Directions: The listing beneath should be written out in full, exactly as shown.
** start Dataset extract **
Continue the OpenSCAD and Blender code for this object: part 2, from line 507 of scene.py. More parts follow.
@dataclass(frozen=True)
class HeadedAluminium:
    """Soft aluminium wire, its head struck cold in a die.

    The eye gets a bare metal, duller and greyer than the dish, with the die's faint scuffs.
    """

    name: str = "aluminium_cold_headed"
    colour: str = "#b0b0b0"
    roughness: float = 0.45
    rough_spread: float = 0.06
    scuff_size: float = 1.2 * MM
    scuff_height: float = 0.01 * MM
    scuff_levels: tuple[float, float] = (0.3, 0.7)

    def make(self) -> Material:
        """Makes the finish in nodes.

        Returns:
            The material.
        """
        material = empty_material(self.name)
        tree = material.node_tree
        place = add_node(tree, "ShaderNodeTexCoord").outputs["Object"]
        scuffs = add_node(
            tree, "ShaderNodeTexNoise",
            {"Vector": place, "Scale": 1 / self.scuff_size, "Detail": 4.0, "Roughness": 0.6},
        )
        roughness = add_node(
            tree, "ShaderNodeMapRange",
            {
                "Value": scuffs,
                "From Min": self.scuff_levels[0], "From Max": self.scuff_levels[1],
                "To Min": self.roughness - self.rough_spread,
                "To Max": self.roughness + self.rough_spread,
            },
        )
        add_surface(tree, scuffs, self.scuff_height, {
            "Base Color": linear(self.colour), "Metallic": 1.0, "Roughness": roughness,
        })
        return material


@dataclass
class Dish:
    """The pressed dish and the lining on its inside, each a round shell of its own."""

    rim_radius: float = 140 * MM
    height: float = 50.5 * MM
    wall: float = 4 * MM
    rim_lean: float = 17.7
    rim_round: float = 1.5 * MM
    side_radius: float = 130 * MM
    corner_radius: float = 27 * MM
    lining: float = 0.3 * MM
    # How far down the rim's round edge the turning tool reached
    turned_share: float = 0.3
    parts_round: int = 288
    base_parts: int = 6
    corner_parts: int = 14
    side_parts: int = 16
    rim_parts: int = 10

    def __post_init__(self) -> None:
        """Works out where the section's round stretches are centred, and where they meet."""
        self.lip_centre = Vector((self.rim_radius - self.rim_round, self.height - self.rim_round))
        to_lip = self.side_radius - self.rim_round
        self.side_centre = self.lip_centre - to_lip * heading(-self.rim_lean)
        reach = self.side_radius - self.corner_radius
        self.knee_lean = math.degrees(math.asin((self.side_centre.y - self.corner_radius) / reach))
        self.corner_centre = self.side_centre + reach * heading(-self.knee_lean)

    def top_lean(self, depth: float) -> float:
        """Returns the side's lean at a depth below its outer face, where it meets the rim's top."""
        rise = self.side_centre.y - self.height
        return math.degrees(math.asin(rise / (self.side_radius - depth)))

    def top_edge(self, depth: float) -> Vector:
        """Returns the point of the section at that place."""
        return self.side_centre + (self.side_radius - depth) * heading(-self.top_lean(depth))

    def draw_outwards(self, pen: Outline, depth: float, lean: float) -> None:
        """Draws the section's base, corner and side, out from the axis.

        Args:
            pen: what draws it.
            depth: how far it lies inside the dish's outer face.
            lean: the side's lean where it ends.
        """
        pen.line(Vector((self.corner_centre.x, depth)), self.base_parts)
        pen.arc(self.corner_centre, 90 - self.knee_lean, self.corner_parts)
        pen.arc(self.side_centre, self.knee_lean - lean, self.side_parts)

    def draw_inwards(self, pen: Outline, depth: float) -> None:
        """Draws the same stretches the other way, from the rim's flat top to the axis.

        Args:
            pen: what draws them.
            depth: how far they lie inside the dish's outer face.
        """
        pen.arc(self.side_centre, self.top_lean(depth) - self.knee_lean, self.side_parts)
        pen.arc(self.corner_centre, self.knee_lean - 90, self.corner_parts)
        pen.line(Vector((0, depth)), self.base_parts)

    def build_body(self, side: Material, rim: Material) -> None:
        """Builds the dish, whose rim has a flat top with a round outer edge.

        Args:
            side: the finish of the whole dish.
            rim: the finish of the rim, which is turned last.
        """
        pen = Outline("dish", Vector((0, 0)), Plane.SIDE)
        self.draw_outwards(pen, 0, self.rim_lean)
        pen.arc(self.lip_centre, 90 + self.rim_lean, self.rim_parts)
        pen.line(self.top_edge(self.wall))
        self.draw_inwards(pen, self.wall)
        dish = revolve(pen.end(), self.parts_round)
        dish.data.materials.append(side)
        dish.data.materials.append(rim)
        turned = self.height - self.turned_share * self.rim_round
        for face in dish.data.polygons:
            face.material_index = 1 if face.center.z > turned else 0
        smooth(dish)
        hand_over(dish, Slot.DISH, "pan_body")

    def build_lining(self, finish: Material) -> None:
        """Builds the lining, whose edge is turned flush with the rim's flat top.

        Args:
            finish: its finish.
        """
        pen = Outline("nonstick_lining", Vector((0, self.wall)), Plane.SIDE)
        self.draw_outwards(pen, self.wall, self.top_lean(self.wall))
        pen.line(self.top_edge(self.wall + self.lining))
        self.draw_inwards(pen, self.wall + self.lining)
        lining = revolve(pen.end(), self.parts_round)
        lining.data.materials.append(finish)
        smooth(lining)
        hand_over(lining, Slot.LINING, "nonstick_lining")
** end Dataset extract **
Output for this exercise:
Continue the OpenSCAD and Blender code for this object: part 2, from line 507 of scene.py. More parts follow.
@dataclass(frozen=True)
class HeadedAluminium:
    """Soft aluminium wire, its head struck cold in a die.

    The eye gets a bare metal, duller and greyer than the dish, with the die's faint scuffs.
    """

    name: str = "aluminium_cold_headed"
    colour: str = "#b0b0b0"
    roughness: float = 0.45
    rough_spread: float = 0.06
    scuff_size: float = 1.2 * MM
    scuff_height: float = 0.01 * MM
    scuff_levels: tuple[float, float] = (0.3, 0.7)

    def make(self) -> Material:
        """Makes the finish in nodes.

        Returns:
            The material.
        """
        material = empty_material(self.name)
        tree = material.node_tree
        place = add_node(tree, "ShaderNodeTexCoord").outputs["Object"]
        scuffs = add_node(
            tree, "ShaderNodeTexNoise",
            {"Vector": place, "Scale": 1 / self.scuff_size, "Detail": 4.0, "Roughness": 0.6},
        )
        roughness = add_node(
            tree, "ShaderNodeMapRange",
            {
                "Value": scuffs,
                "From Min": self.scuff_levels[0], "From Max": self.scuff_levels[1],
                "To Min": self.roughness - self.rough_spread,
                "To Max": self.roughness + self.rough_spread,
            },
        )
        add_surface(tree, scuffs, self.scuff_height, {
            "Base Color": linear(self.colour), "Metallic": 1.0, "Roughness": roughness,
        })
        return material


@dataclass
class Dish:
    """The pressed dish and the lining on its inside, each a round shell of its own."""

    rim_radius: float = 140 * MM
    height: float = 50.5 * MM
    wall: float = 4 * MM
    rim_lean: float = 17.7
    rim_round: float = 1.5 * MM
    side_radius: float = 130 * MM
    corner_radius: float = 27 * MM
    lining: float = 0.3 * MM
    # How far down the rim's round edge the turning tool reached
    turned_share: float = 0.3
    parts_round: int = 288
    base_parts: int = 6
    corner_parts: int = 14
    side_parts: int = 16
    rim_parts: int = 10

    def __post_init__(self) -> None:
        """Works out where the section's round stretches are centred, and where they meet."""
        self.lip_centre = Vector((self.rim_radius - self.rim_round, self.height - self.rim_round))
        to_lip = self.side_radius - self.rim_round
        self.side_centre = self.lip_centre - to_lip * heading(-self.rim_lean)
        reach = self.side_radius - self.corner_radius
        self.knee_lean = math.degrees(math.asin((self.side_centre.y - self.corner_radius) / reach))
        self.corner_centre = self.side_centre + reach * heading(-self.knee_lean)

    def top_lean(self, depth: float) -> float:
        """Returns the side's lean at a depth below its outer face, where it meets the rim's top."""
        rise = self.side_centre.y - self.height
        return math.degrees(math.asin(rise / (self.side_radius - depth)))

    def top_edge(self, depth: float) -> Vector:
        """Returns the point of the section at that place."""
        return self.side_centre + (self.side_radius - depth) * heading(-self.top_lean(depth))

    def draw_outwards(self, pen: Outline, depth: float, lean: float) -> None:
        """Draws the section's base, corner and side, out from the axis.

        Args:
            pen: what draws it.
            depth: how far it lies inside the dish's outer face.
            lean: the side's lean where it ends.
        """
        pen.line(Vector((self.corner_centre.x, depth)), self.base_parts)
        pen.arc(self.corner_centre, 90 - self.knee_lean, self.corner_parts)
        pen.arc(self.side_centre, self.knee_lean - lean, self.side_parts)

    def draw_inwards(self, pen: Outline, depth: float) -> None:
        """Draws the same stretches the other way, from the rim's flat top to the axis.

        Args:
            pen: what draws them.
            depth: how far they lie inside the dish's outer face.
        """
        pen.arc(self.side_centre, self.top_lean(depth) - self.knee_lean, self.side_parts)
        pen.arc(self.corner_centre, self.knee_lean - 90, self.corner_parts)
        pen.line(Vector((0, depth)), self.base_parts)

    def build_body(self, side: Material, rim: Material) -> None:
        """Builds the dish, whose rim has a flat top with a round outer edge.

        Args:
            side: the finish of the whole dish.
            rim: the finish of the rim, which is turned last.
        """
        pen = Outline("dish", Vector((0, 0)), Plane.SIDE)
        self.draw_outwards(pen, 0, self.rim_lean)
        pen.arc(self.lip_centre, 90 + self.rim_lean, self.rim_parts)
        pen.line(self.top_edge(self.wall))
        self.draw_inwards(pen, self.wall)
        dish = revolve(pen.end(), self.parts_round)
        dish.data.materials.append(side)
        dish.data.materials.append(rim)
        turned = self.height - self.turned_share * self.rim_round
        for face in dish.data.polygons:
            face.material_index = 1 if face.center.z > turned else 0
        smooth(dish)
        hand_over(dish, Slot.DISH, "pan_body")

    def build_lining(self, finish: Material) -> None:
        """Builds the lining, whose edge is turned flush with the rim's flat top.

        Args:
            finish: its finish.
        """
        pen = Outline("nonstick_lining", Vector((0, self.wall)), Plane.SIDE)
        self.draw_outwards(pen, self.wall, self.top_lean(self.wall))
        pen.line(self.top_edge(self.wall + self.lining))
        self.draw_inwards(pen, self.wall + self.lining)
        lining = revolve(pen.end(), self.parts_round)
        lining.data.materials.append(finish)
        smooth(lining)
        hand_over(lining, Slot.LINING, "nonstick_lining")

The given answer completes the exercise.